By AINSLEY THOMSON
Smoking is increasingly likely to hinder people's job prospects, thanks to a trend among employers to hire non-smokers who supposedly do more work.
Hamilton company Gallagher Group, which has 520 staff nationwide and is one of Waikato's biggest employers, said yesterday that it wanted to hire non-smokers because they took fewer breaks.
"From a hard-nosed business point of view, it's not fair on the others and they [smokers] are not pulling their weight," said chief executive Bill Gallagher.
Last November, South Island health agency Crown Public Health refused to include smokers in its 80-strong workforce.
The Human Rights Commission said there was no law to stop employers discriminating against smokers.
Commission spokesman Kallon Basham said the Human Rights Act stipulated 13 prohibited grounds of discrimination, such as age, sex and colour, but smoking was not among them.
But he said there was a "remote" possibility that smoking could fall under the ground of disability because it was an addiction - something which is untested before the Human Rights Tribunal or in court.
The director of anti-tobacco group Ash, Trish Fraser, said the shunning of smokers had started in organisations dealing with tobacco control and smoking cessation, but was spreading to other sectors.
Ash did not encourage the policy because it did not want to see smokers marginalised, she said.
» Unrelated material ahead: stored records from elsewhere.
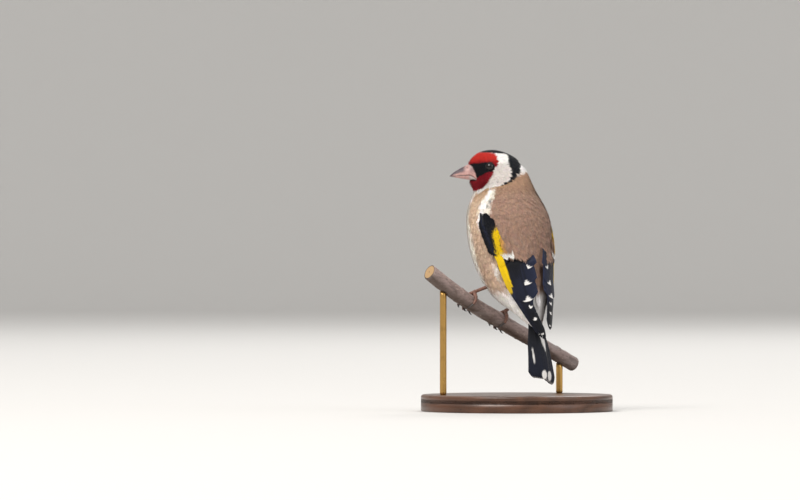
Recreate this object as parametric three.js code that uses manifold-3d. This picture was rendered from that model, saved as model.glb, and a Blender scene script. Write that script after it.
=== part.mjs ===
// A life-size European goldfinch, perched on a short cut length of branch above a round stand.
// Millimetres, +Z up. The bird faces -Y with its left side towards +X and its head turned to its left.
// The bird is drawn from the lowest tail tip upwards, and the whole group is lifted onto the stand.
import * as THREE from "three";
import { mergeVertices } from "three/addons/utils/BufferGeometryUtils.js";
import Module from "manifold-3d";

const wasm = await Module();
wasm.setup();

// Driving dimensions
const GAP = 0.32; // clear space between pieces that touch
const BASE_RADIUS = 46;
const BASE_HEIGHT = 8;
const BASE_CHAMFER = 1.2;
const TAIL_CLEARANCE = 5; // from the tail tip to the top of the base
const STAND_CENTRE = { x: -2.5, y: 3 }; // below the bird's weight, in the bird's own frame
const ROD_RADIUS = 1.6;
const ROD_SPOTS = [
  { name: "stand_rod_high", x: 33 },
  { name: "stand_rod_low", x: -36 },
];

const PERCH_Y = -8;
const PERCH_HEIGHT = 30.5; // height of the perch's axis where x is 0
const PERCH_SLOPE = 0.486; // rise for each millimetre towards the bird's left
const PERCH_BEND = 0.0035; // curl upwards past the feet, towards the bird's left
const PERCH_BEND_START = 10;
const PERCH_LEFT = 41;
const PERCH_RIGHT = -45;
const PERCH_RADIUS_LEFT = 3.8;
const PERCH_RADIUS_RIGHT = 3.45;

const HEAD_CENTRE = new THREE.Vector3(2.9, -7.1, 101.5);
const HEAD_TURN = THREE.MathUtils.degToRad(55); // to the bird's left of straight ahead
const EYE_RADIUS = 2.35;
const EYE_FORWARD = 2.9;
const EYE_UP = 2.9;
const EYE_SIDE = 6.75;
const LID_RADIUS = 2.05;
const LID_THICKNESS = 0.42;
const BILL_ROOT = 11.2;
const BILL_TIP = 21.6;
const BILL_DROP = 1.9; // how far the tip lies below the middle of the root
const BILL_HALF_DEPTH = 4.0;
const BILL_HALF_WIDTH = 3.5;

const VANE_THICKNESS = 0.56;
const TAIL_FEATHERS = 12;
const TARSUS_RADIUS = 0.72;
const TOE_RADIUS = 0.68;
const ANKLE_RADIUS = 1.05;
const ANKLE_TURN = -8; // degrees round the perch from its top, towards the bird's back
const ANKLE_LIFT = 2.1; // from the bark to the middle of the ankle

// Level sections of the torso and neck: height, middle in y, half width, half depth, and share of the
// head's turn.
const TORSO_SECTIONS = [
  [26.8, 23.0, 1.8, 1.1, 0],
  [28.4, 21.9, 4.2, 3.1, 0],
  [31, 20.0, 5.4, 4.9, 0],
  [35, 16.2, 8.0, 8.2, 0],
  [40, 10.9, 11.9, 13.2, 0],
  [46, 7.6, 14.9, 16.1, 0],
  [54, 4.3, 17.5, 18.6, 0],
  [63, 1.9, 19.3, 20.3, 0],
  [73, 0.4, 20.2, 21.0, 0],
  [81, -0.9, 19.7, 20.0, 0],
  [88, -2.6, 17.0, 17.5, 0.2],
  [94, -3.9, 13.2, 14.7, 0.7],
  [100, -4.3, 10.0, 12.3, 1],
  [104.5, -4.3, 7.8, 9.9, 1],
  [107.6, -4.1, 3.6, 5.2, 1],
];

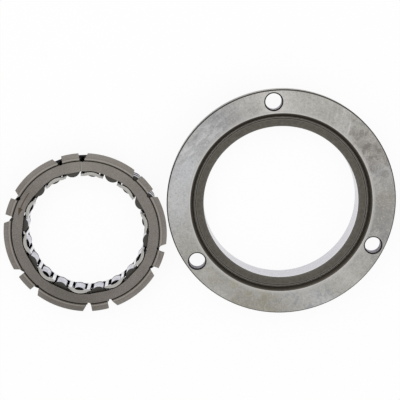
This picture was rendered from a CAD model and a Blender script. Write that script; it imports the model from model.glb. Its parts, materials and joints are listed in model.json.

Employers and Manufacturers Association spokesman Tony Ward said that as companies instigated smokefree workplaces, more would choose not to hire smokers.
"A person does not have a right to smoke at work and that is what is going against them.
"It is what the Smokefree Environment Act is all about - it gives the power to the non-smoker."
But Council for Civil Liberties chairman Michael Bott said Gallagher Group, which deals in animal management and business security systems, was using a draconian approach.
"It's using a sledgehammer to crack a nut, really."
He was concerned that such a stance could set a precedent to discriminate against other lifestyle choices.
Mr Gallagher would be better off counselling smokers to join quit programmes, said Mr Bott.
"That would be a positive way of doing it."
Mr Gallagher said the company's policy was that it preferred to hire non-smokers, but they would tolerate a smoker who was a capable worker.
"There is no right to smoke. In fact, there is some responsibility to provide a smokefree atmosphere for the rest of the staff."
The Smokefree Environments Amendment Act, which will come into force next December, bans smoking in schools, bars and other workplaces.
Last October, a survey by recruitment company Kelly Services found that workers' cigarette breaks were causing division in offices and warehouses.
Non-smokers believed their smoking counterparts were less productive.
The survey, of more than 900 workers, found that 12 per cent admitted taking time out for a cigarette. Of those, 85 per cent took smoking breaks one to three times a day.
A further 13 per cent went four to six times a day, and 2 per cent took more than six daily breaks.
Over half (55 per cent) of non-smokers believed smoking breaks decreased productivity.